The Plans Panel had been on a site visit in the morning.
The unanimous verdict of the panel was that, there was no reason for the site not to be housing, but that the current scheme was bland, unimaginative and too ‘lego land’ in character having little relationship to its surroundings or its heritage. The panel wanted to see far more of the heritage aspects kept, the buildings (even more than the conservation officer is suggesting), the chimneys (particularly the red one), and more attempt made at keeping the feel of the ponds (maybe keeping one in some shape), even though it was appreciated that the ponds could not stay as they are if the site was to be developed for housing. In fact, the debate came around to the idea that the site might be much better for mixed use, and that would enable more of the buildings to be retained. They gave examples of other regenerated mill sites that had been imaginatively regenerated to be community facilities, employment, as well as including some housing. Which is what we have been saying all along !!

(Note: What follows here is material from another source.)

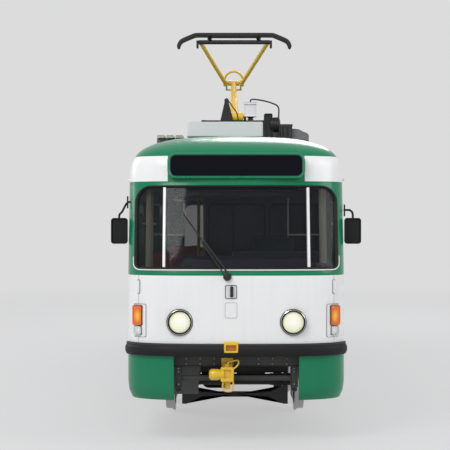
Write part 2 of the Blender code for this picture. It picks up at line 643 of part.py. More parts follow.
def make_bumpers():
    """Bumpers that follow the plan of the body's ends."""
    width, length, depth = hull_row(BUMPER_HIGH)
    inner = [p for p in end_curve(width + SEAT, length + SEAT, depth + SEAT) if p[1] >= BUMPER_END]
    reach = BUMPER_DEPTH
    outer = [p for p in end_curve(width + 0.012, length + reach, depth + reach) if p[1] >= BUMPER_END]
    outline = outer + inner[::-1]
    strip = 0.022
    lower = prism(outline, "Z", BUMPER_LOW, BUMPER_HIGH - strip)
    raised = [p for p in end_curve(width + 0.004, length + reach - 0.014, depth + reach - 0.014) if p[1] >= BUMPER_END]
    upper = prism(raised + inner[::-1], "Z", BUMPER_HIGH - strip - 0.004, BUMPER_HIGH)
    node("bumper_rear", "black_rubber", [lower, upper])
    (near, far), back = POCKET_X, POCKET_FRONT - POCKET_DEPTH
    slot = box((near - SEAT, -FAR, POCKET_LOW - SEAT), (far + SEAT, -back + SEAT, POCKET_HIGH))
    node("bumper_front", "black_rubber", [turned_round(lower), turned_round(upper)], cuts=[slot])

    pocket = box((near, -POCKET_FRONT, POCKET_LOW), (far, -back, POCKET_HIGH))
    rim = POCKET_RIM
    mouth = box((near + rim, -FAR, POCKET_LOW + rim), (far - rim, -back - rim / 2, POCKET_HIGH - 2 * rim))
    node("coupling_pocket", "yellow_paint", [pocket], cuts=[mouth])


def sign_outline(shrink):
    """The destination box seen from the front, drawn in by this much."""
    radius = SIGN_RADIUS - max(shrink, 0.0)
    return rounded(SIGN_HALF_WIDTH - shrink, SIGN_LOW + shrink, SIGN_HIGH - shrink, (radius, radius))


def make_sign():
    """The destination box in the roof's front, with a recessed blank pane."""
    body = prism(sign_outline(0.0), "Y", -SIGN_FRONT, -SIGN_BACK - SEAT)
    recess = prism(sign_outline(SIGN_RIM), "Y", -FAR, -SIGN_FRONT + SIGN_RECESS)
    node("destination_box", "green_paint", [body], cuts=[recess])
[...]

It was disappointing that the panel did not consider more carefully important aspects such as the dangerous traffic conditions on Green Lane, the employment aspect, the parking difficulties for businesses in the area, or the place making links – although they did feel that the site should not be a stand alone, but well-connected to areas such as Cricketers Green, even if that meant being imaginative about how it was done.
By the time the vote was taken the statement that “developers should not take a bulldozer to our heritage” was strongly supported, and the panel voted against the scheme in its current form.
One thing that had concerned the panel earlier in the day, is that emails had been flying around from ‘the development team’, making pejorative comments about planning officers. However, the Panel soundly refuted these emails as a legitimate behaviour in the situation.
This week the ANF has taken delivery of a new set of workshop materials from Design Council CABE to help developers work with local communities on such schemes. We also have the BFL12 assessment we asked the architects to do, as a starting point for discussions with local people. The ANF will be offering these to the developers as a way of working with them on a revised ‘scheme’. We do very much see this site as a way for Aireborough people to be far more involved in ‘shaping the place they live’ – commonly known as localism .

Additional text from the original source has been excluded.